After undergoing the bone marrow transplant, I entered a prolonged recovery phase marked by symptoms of transplant rejection. From 2017 to 2019, I experienced recurrent episodes of kidney and liver inflammation, high fevers that resulted in repeated hospital admissions. The side effects of chemotherapy caused my lacrimal glands to cease functioning, leaving me unable to produce tears. According to the doctors, this condition might persist for the rest of my life. In 2019, I overcame the physical discomfort, and remained steadfast in participating in every single dharma convention as a volunteer.

It was during the 2019 Singapore dharma convention that I was blessed with an opportunity to have Master Lu read my totem. That year happened to be my 369 predestined calamity year. Please take a look at my totem reading session.

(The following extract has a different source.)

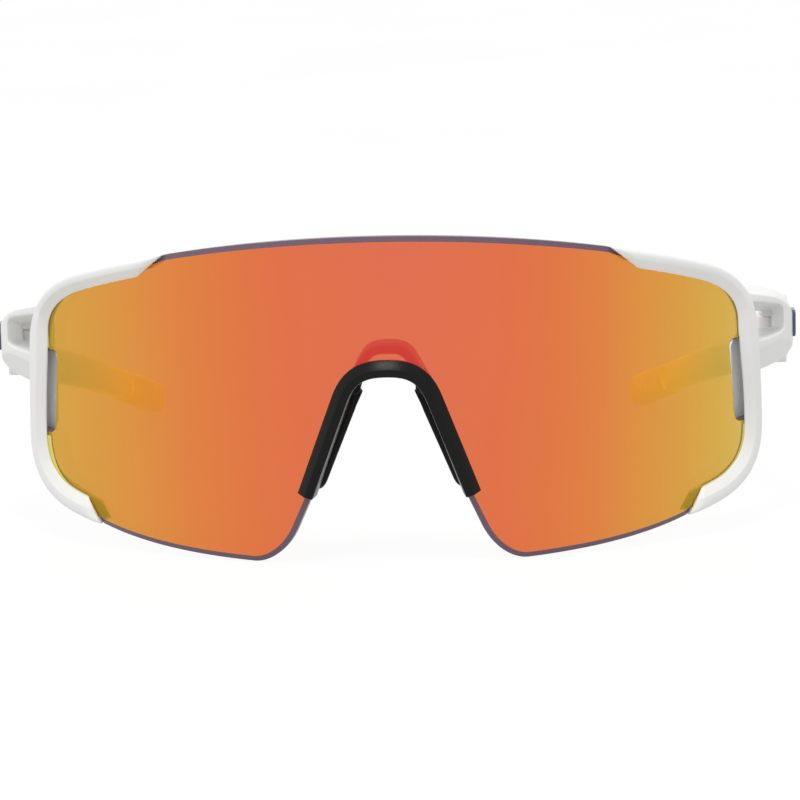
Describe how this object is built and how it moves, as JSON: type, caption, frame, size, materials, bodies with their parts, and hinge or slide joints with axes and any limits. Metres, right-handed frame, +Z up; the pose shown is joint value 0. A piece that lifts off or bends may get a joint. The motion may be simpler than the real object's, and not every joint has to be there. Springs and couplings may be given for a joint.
{
  "type": "wraparound sport sunglasses",
  "caption": "Half-rim wraparound sport sunglasses: one-piece mirrored shield lens in white side frames, folding temples with soft ear grips, black nosepiece with bendable pads.",
  "frame": {"origin": "middle of the bounding box in X and Y, at the height of the table that the glasses rest on", "axes": "+Z up, -Y the way the wearer looks, +X the wearer's left; the lens is an upright cylinder and the glasses rest on its two lower lobes and the ear grips"},
  "size_m": [0.1493, 0.1595, 0.0587],
  "materials": {
    "lens_coating": "polished polycarbonate with a red-orange mirror coating that turns yellow at a slant",
    "frame_white": "satin white moulded nylon",
    "screw_steel": "turned steel",
    "insert_brass": "turned brass",
    "grip_rubber": "soft matte, off-white",
    "core_wire": "drawn wire",
    "badge_navy": "smooth navy plate, blank",
    "nose_black": "satin black",
    "pad_rubber": "soft matte black"
  },
  "bodies": {
    "front": {"shield_lens": "lens_coating", "side_frame_left": "frame_white", "side_frame_right": "frame_white", "end_badge_left": "badge_navy", "end_badge_right": "badge_navy", "hinge_screw_left": "screw_steel", "hinge_screw_right": "screw_steel", "hinge_insert_left": "insert_brass", "hinge_insert_right": "insert_brass", "nose_clip": "nose_black", "nose_bridge": "nose_black"},
    "left_temple": {"temple_left": "frame_white"},
    "right_temple": {"temple_right": "frame_white"},
    "left_ear_tip": {"ear_grip_left": "grip_rubber", "tip_wire_left": "core_wire"},
    "right_ear_tip": {"ear_grip_right": "grip_rubber", "tip_wire_right": "core_wire"},
    "left_nose_pad": {"nose_pad_left": "pad_rubber", "pad_wire_left": "core_wire"},
    "right_nose_pad": {"nose_pad_right": "pad_rubber", "pad_wire_right": "core_wire"}
  },
  "joints": [
    {"name": "left_temple_fold", "type": "hinge", "parent": "front", "child": "left_temple", "pos_m": [0.0705, -0.0323, 0.03535], "axis": [0, 0, 1], "range_deg": [-5, 86]},
    {"name": "right_temple_fold", "type": "hinge", "parent": "front", "child": "right_temple", "pos_m": [-0.0705, -0.0323, 0.03535], "axis": [0, 0, -1], "range_deg": [0, 80]},
    {"name": "left_tip_bend", "type": "hinge", "parent": "left_temple", "child": "left_ear_tip", "pos_m": [0.05382, 0.03699, 0.013], "axis": [-0.9809, -0.1948, 0], "range_deg": [-10, 10]},
    {"name": "right_tip_bend", "type": "hinge", "parent": "right_temple", "child": "right_ear_tip", "pos_m": [-0.06041, 0.03825, 0.013], "axis": [-0.9948, 0.1016, 0], "range_deg": [-10, 10]},
    {"name": "left_pad_bend", "type": "hinge", "parent": "front", "child": "left_nose_pad", "pos_m": [0.0062, -0.0677, 0.0308], "axis": [0, -1, 0], "range_deg": [-6, 8]},
    {"name": "right_pad_bend", "type": "hinge", "parent": "front", "child": "right_nose_pad", "pos_m": [-0.0062, -0.0677, 0.0308], "axis": [0, 1, 0], "range_deg": [-6, 8]}
  ]
}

Deepest gratitude to Master. I repented for an abortion that I had in my younger days. After offering 56 Little Houses to my aborted child, my lower back pain was healed.

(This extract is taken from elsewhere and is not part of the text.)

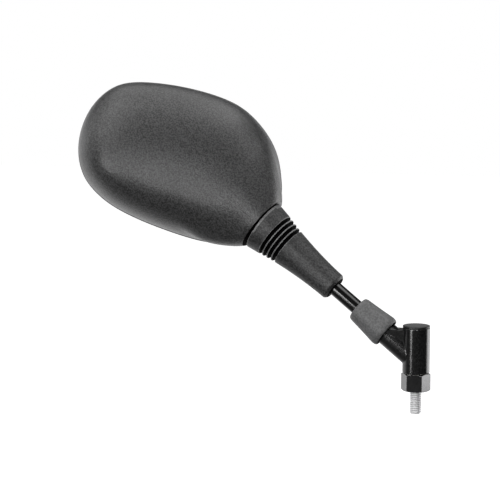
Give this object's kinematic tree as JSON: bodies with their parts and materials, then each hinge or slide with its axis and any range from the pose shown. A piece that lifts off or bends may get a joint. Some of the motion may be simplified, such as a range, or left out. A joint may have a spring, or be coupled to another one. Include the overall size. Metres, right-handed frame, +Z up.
{
  "type": "motorcycle mirror",
  "caption": "Handlebar mirror with a rounded black head on a ball joint, a rubber boot over the stem, a nut cover, and a swivel knuckle on a hexagonal base with a threaded stud.",
  "frame": {"origin": "on the stud axis, at the seat of the hexagon base", "axes": "+Z runs up the stud and knuckle barrel, the stem leans towards -X, the moulded back of the head faces -Y and the glass faces +Y"},
  "size_m": [0.2455, 0.084, 0.2171],
  "materials": {
    "gloss_black": "gloss black stove enamel over cast and turned steel",
    "zinc_steel": "bright zinc plate",
    "spring_steel": "oiled spring steel",
    "textured_black": "black plastic with a fine moulded grain",
    "boot_rubber": "matt black rubber",
    "cover_rubber": "matt dark grey rubber",
    "seat_plastic": "natural white slippery plastic",
    "inner_plastic": "smooth black plastic",
    "foam": "closed-cell foam",
    "mirror_face": "silvered flat glass"
  },
  "bodies": {
    "base": {"hex_base": "gloss_black", "pivot_bolt": "zinc_steel", "thrust_washer": "seat_plastic"},
    "arm": {"knuckle": "gloss_black", "pivot_cap": "gloss_black", "spring_washers": "spring_steel", "plain_washer": "zinc_steel", "stem_rod": "gloss_black", "lock_washer": "spring_steel", "lock_nut": "zinc_steel", "stem_boot": "boot_rubber"},
    "cover": {"nut_cover": "cover_rubber"},
    "cradle": {"seat_ring": "seat_plastic"},
    "socket": {"seat_cup": "seat_plastic"},
    "head": {"rear_housing": "textured_black", "clamp_plate": "zinc_steel", "clamp_screws": "zinc_steel", "glass_carrier": "inner_plastic", "foam_pad": "foam", "mirror_glass": "mirror_face", "glass_seal": "boot_rubber"}
  },
  "joints": [
    {"name": "base_swivel", "type": "hinge", "parent": "base", "child": "arm", "pos_m": [0, 0, 0], "axis": [0, 0, 1], "continuous": true},
    {"name": "cover_slide", "type": "slide", "parent": "arm", "child": "cover", "axis": [-0.788, 0, 0.6157], "range_m": [0, 0.018]},
    {"name": "head_tilt", "type": "hinge", "parent": "arm", "child": "cradle", "pos_m": [-0.11663, 0, 0.11192], "axis": [0, 1, 0], "range_deg": [-12, 12], "deforming": ["stem_boot"]},
    {"name": "head_swing", "type": "hinge", "parent": "cradle", "child": "socket", "pos_m": [-0.11663, 0, 0.11192], "axis": [0.6157, 0, 0.788], "range_deg": [-12, 12], "deforming": ["stem_boot"]},
    {"name": "head_turn", "type": "hinge", "parent": "socket", "child": "head", "pos_m": [-0.11663, 0, 0.11192], "axis": [-0.788, 0, 0.6157], "continuous": true}
  ]
}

Master Lu also revealed that had I failed to overcome this round of karmic calamity, I would not be standing here today—it was truly Bodhisattva who gave me a second chance at life. Master Lu’s spiritual insights were truly extraordinary.

I was advised to offer 380 Little Houses, but I made a greater vow to complete 800. In addressing my 369 karmic pass, I offered Little Houses and the Self-Cultivation Record Forms of the Mantra to Disperse Calamities. As this critical karmic phase passed, I noticed marked improvements in my health. My bodily inflammation reduced significantly, and many of my test indicators returned to normal.

The doctor commented that out of all bone marrow transplant patients that he has treated, I had made the best recovery. Deepest gratitude to Guan Yin Bodhisattva and Master Lu.

If not for my Buddhist practice, it would not have been possible for my body and spirit to ride through this rough patch. I owe Bodhisattva for making the arrangement for me to meet this highly-acclaimed medical specialist so that I could receive speedy treatment.

It was through my dedicated Buddhist practice and the recitation of Buddhist scriptures that my son recovered from his health condition. My husband, on the other hand, might have personally witnessed the efficacy of the Guan Yin Citta Dharma Door, however, it never occurred to him to begin his own spiritual practice.

The turning point came when I was diagnosed with cancer—an ordeal that pushed him to the edge of despair and helplessness. As I fought for my life, he witnessed a series of miraculous events. These experiences inspired him to begin his recitation.

Not only has he vowed to become a full vegetarian, he also serves as a volunteer at the Practice Centre. Best-still, he has managed to quit smoking—a habit he had clung to for over 20 years!

I couldn’t be more grateful to Guan Yin Bodhisattva for not only plucking me up from the valley of death, my entire family has been given a new lease of life. I will remain steadfast in my spiritual practice by performing recitation, making vows and releasing captive lives. I pledge to stay true to my Buddhist practice, protect and uphold the Practice Centre and the Right Dharma. To pay kindness to the Buddha, I will dedicate myself to helping more sentient beings.

Thank you all for listening in.

Last but not least, I would like to seek forgiveness from Guan Yin Bodhisattva, Dharma Protectors, Master Lu and everyone in attendance today if my sharing today is improper in any way.